La récente réduction des subventions aux prix du carburant devrait permettre, selon le FMI, de réduire la pression budgétaire, mais aussi d’engager des dépenses sociales afin de protéger les plus pauvres. « Il est essentiel d’améliorer la chaîne des dépenses, qui continue de présenter des lacunes importantes et des risques majeurs en matière de gouvernance », observe l’institution financière.

Politique monétaire

La politique monétaire restrictive menée par le gouvernement est jugée appropriée, par le FMI qui salue la volonté de la banque centrale de prendre des mesures supplémentaires, si nécessaire et les efforts visant à poursuivre la constitution de réserves internationales tout en préservant le rôle du taux de change en tant qu’amortisseur. « Les discussions ont également porté sur les réformes en cours à la Banque centrale pour améliorer les sauvegardes, renforcer le cadre de la politique monétaire, améliorer la supervision bancaire et soutenir l’inclusion financière », précise le FMI.

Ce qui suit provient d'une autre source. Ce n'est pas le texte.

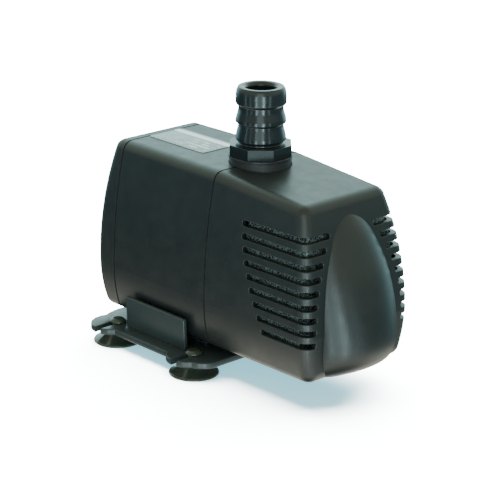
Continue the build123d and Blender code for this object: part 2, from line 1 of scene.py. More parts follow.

L’institution recommande toujours d’intensifier la lutte contre la corruption par la transparence dans l’utilisation des ressources publiques, le renforcement du système judiciaire et la mise en œuvre du plan d’action convenu avec le GAFI, dans la lutte contre le blanchiment des capitaux et le financement du terrorisme. Dans le secteur privé, elle insiste sur l’amélioration l’environnement des affaires et la promotion la diversification économique, au-delà des mines.

« Avec la fin du programme en cours, des politiques économiques prudentes restent recommandées, notamment via une bonne coordination des politiques budgétaires et monétaires, soutenue par une amélioration de la gouvernance. Les autorités ont exprimé leur intérêt pour un nouvel accord et pour l’accès à la Facilité de résilience et de durabilité » conclut la mission du FMI.

La balle est dans le camp de la RDC. Si le programme s’achève dans de bonnes conditions il ouvrira la voie à d’autres accords et programmes et ce sera la première fois depuis l’indépendance du pays qu’un programme triennal avec le FMI sera achevé.